Supplied material →
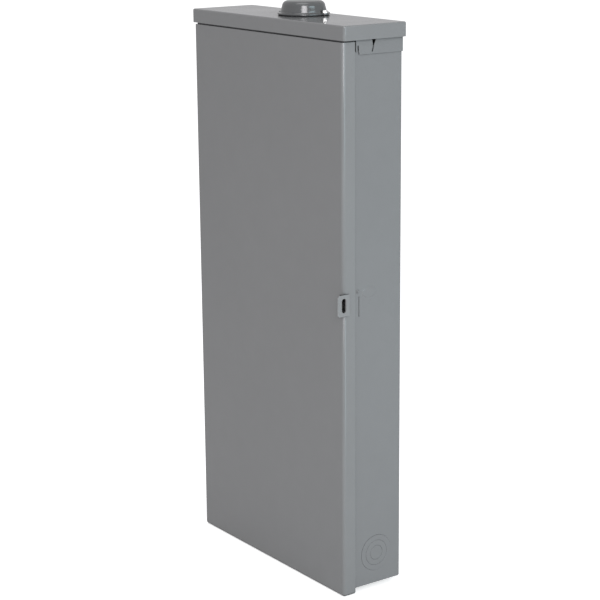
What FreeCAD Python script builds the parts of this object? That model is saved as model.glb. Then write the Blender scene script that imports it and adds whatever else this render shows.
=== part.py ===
import FreeCAD, Part
import math
import os
import re
import Sketcher

# Outdoor subpanel enclosure with its door, rain cap, bus, breakers and bars. Millimetres.
# +Z is up, X runs across the front (positive to the right seen from the front), +Y points to
# the wall. The origin is the centre of the four wall holes, on the plane of the wall.

Vector = FreeCAD.Vector
doc = FreeCAD.newDocument("subpanel_enclosure")
sheet = doc.addObject("Spreadsheet::Sheet", "dims")

# ---------------------------------------------------------------- driving dimensions
CELLS = [
    # door
    ("door_w", 376, "door width over its side flanges"),
    ("door_t", 1.2, "door sheet thickness"),
    ("door_y", -112, "door front face"),
    ("door_lo", -420, "door lower edge"),
    ("door_hi", 390.5, "door upper edge"),
    ("door_fl", 21.5, "depth of the door's side flanges"),
    ("door_bend", 4.8, "outer bend radius of the door"),
    ("door_lip", 4, "depth of the door's top lip"),
    # box
    ("box_w", 372, "box width"),
    ("box_t", 1.5, "box sheet thickness"),
    ("box_y", -106, "front face of the box return flanges"),
    ("back_y", -5, "outer face of the back, clear of the wall"),
    ("box_lo", -411, "box lower edge"),
    ("box_hi", 410, "upper edge of the box sides"),
    ("box_ret", 18, "width of the front return flanges"),
    ("box_bend", 4.5, "outer bend radius at the rear corners"),
    # wall feet and holes
    ("hole_sx", 254, "wall hole spacing across"),
    ("hole_sz", 660.4, "wall hole spacing up"),
    ("hole_rad", 3.6, "wall hole radius"),
    ("foot_rad", 11, "radius of a foot's face"),
    ("foot_root", 16, "radius of a foot at the back sheet"),
    # top end wall
    ("tier_w", 375, "width over the top end wall's flanges"),
    ("tier_t", 1.4, "top end wall sheet"),
    ("tier_y", -107.6, "front of the top end wall"),
    ("tier_back", -3.5, "rear of the top end wall"),
    ("tier_lo", 372.5, "lower edge of its flanges"),
    ("tier_hi", 412.1, "its top face"),
    # rain cap
    ("cap_w", 385, "rain cap width"),
    ("cap_t", 1.2, "rain cap sheet"),
    ("cap_y", -112.6, "rain cap front face"),
    ("cap_back", -2.1, "rain cap rear face"),
    ("cap_lo", 393, "lower edge of the rain cap skirt"),
    ("cap_hi", 413.5, "rain cap top"),
    ("cap_bend", 4, "rain cap corner radius"),
    # hub closing plate
    ("hub_x", 10, "hub centre across"),
    ("hub_y", -48.5, "hub centre from the wall"),
    ("hub_hole", 30, "hub opening radius"),
    ("hub_flange", 38.2, "hub plate flange radius"),
    ("hub_dome", 33.6, "hub plate dome radius at its root"),
    ("hub_top", 30.4, "hub plate dome radius at its shoulder"),
    ("hub_tall", 21.5, "height of the dome above the cap"),
    ("hub_screw", 37.5, "hub screw circle radius"),
    # knockouts
    ("ko_y", -50.5, "side knockout centre from the wall"),
    ("ko_z", -364, "side knockout centre height"),
    ("ko_big", 27.6, "outer ring radius"),
    ("ko_mid", 19.3, "middle ring radius"),
    ("ko_small", 11.1, "centre disc radius"),
    ("ko_gap", 0.22, "sheared gap round a knockout"),
    # hasp
    ("hasp_z", 22.5, "centre height of the padlock hasp"),
    ("hasp_h", 31, "hasp height"),
    ("hasp_t", 2, "hasp thickness"),
    ("hasp_out", 10.5, "hasp stand-out in front of the door"),
    ("lock_w", 8, "padlock hole width"),
    ("lock_l", 21, "padlock hole length"),
    # hinges
    ("hinge_x", -191.6, "hinge axis across"),
    ("hinge_y", -89.6, "hinge axis from the wall"),
    ("hinge_dz", 270, "height of each hinge above and below the middle"),
    ("hinge_len", 60, "hinge length"),
    ("knuckle_rad", 3.2, "knuckle radius"),
    ("pin_rad", 1.6, "hinge pin radius"),
    ("leaf_t", 1.5, "hinge leaf thickness"),
    # dead front
    ("trim_t", 1.2, "dead front sheet"),
    ("trim_y", -107.3, "front face of the dead front's lip"),
    ("trim_floor", -84, "front face of the dead front's floor"),
    ("trim_half", 178, "half width of the lip"),
    ("trim_in", 166, "half width of the tray"),
    ("trim_lo", -404, "lower edge of the lip"),
    ("trim_hi", 368, "upper edge of the lip"),
    # interior
    ("pitch", 25.4, "breaker pitch"),
    ("first_z", 130.3, "height of the first breaker place"),
    ("nose_x", 66, "breaker nose centre from the middle"),
    ("nose_half", 17, "breaker nose half length"),
    ("nose_y", -88, "breaker nose face"),
    ("drum_y", -80.5, "breaker handle axis"),
    ("drum_rad", 9, "breaker handle drum radius"),
    ("bar_y", -34, "front face of the line bus bars"),
]
for row, (alias, value, note) in enumerate(CELLS, start=1):
    sheet.set(f"A{row}", note)
    sheet.set(f"B{row}", str(value))
    sheet.setAlias(f"B{row}", alias)
doc.recompute()
SIZE = {alias: float(getattr(sheet, alias)) for alias, _, _ in CELLS}
ALIAS = re.compile(r"\b(" + "|".join(SIZE) + r")\b")

# ---------------------------------------------------------------- shared places
SIDES = (-1, 1)  # left, right
# screws as (x, z)
TRIM_SCREWS = [(side * 173, z) for side in SIDES for z in (-385, -18, 350)]
PAN_SCREWS = [(side * 72, z) for side in SIDES for z in (-284, 302)]
NEUTRAL_X = 134
STANDOFFS = [(side * NEUTRAL_X, z) for side in SIDES for z in (-240, 90)]
GROUND_Z = -330
GROUND_MOUNTS = [(-46, GROUND_Z), (46, GROUND_Z)]
BOND_SCREW = (82, -318)

RIVET_Y = -84.3
RIVET_Z = "hasp_z + 16.3"
RIVET_HOLE = 1.65
FLOOR_KO_X = (-110, 0, 110)
FLOOR_KO_Y = -54
FLOOR_SLUG_RAD = 17.6
HUB_ANGLE = 18.0  # of the line through the two hub screws, from X
CASE_FRONT = -80  # front of the breaker cases, behind their noses
CASE_REAR = -38.5
PLACES = 15  # breaker places in each column
MAIN_LUG_X = (-27, 27)
# label, side, first place, poles
BREAKERS = [
    ("range_breaker", -1, 0, 2),
    ("heater_breaker", 1, 0, 2),
    ("pump_breaker", -1, 2, 2),
    ("branch_breaker_a", 1, 2, 1),
    ("branch_breaker_b", 1, 3, 1),
    ("branch_breaker_c", -1, 4, 1),
    ("branch_breaker_d", 1, 4, 1),
]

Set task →
The word "FreeCAD" may appear on some lines. Report how many lines hold it, giving the number alone.

Full answer →
4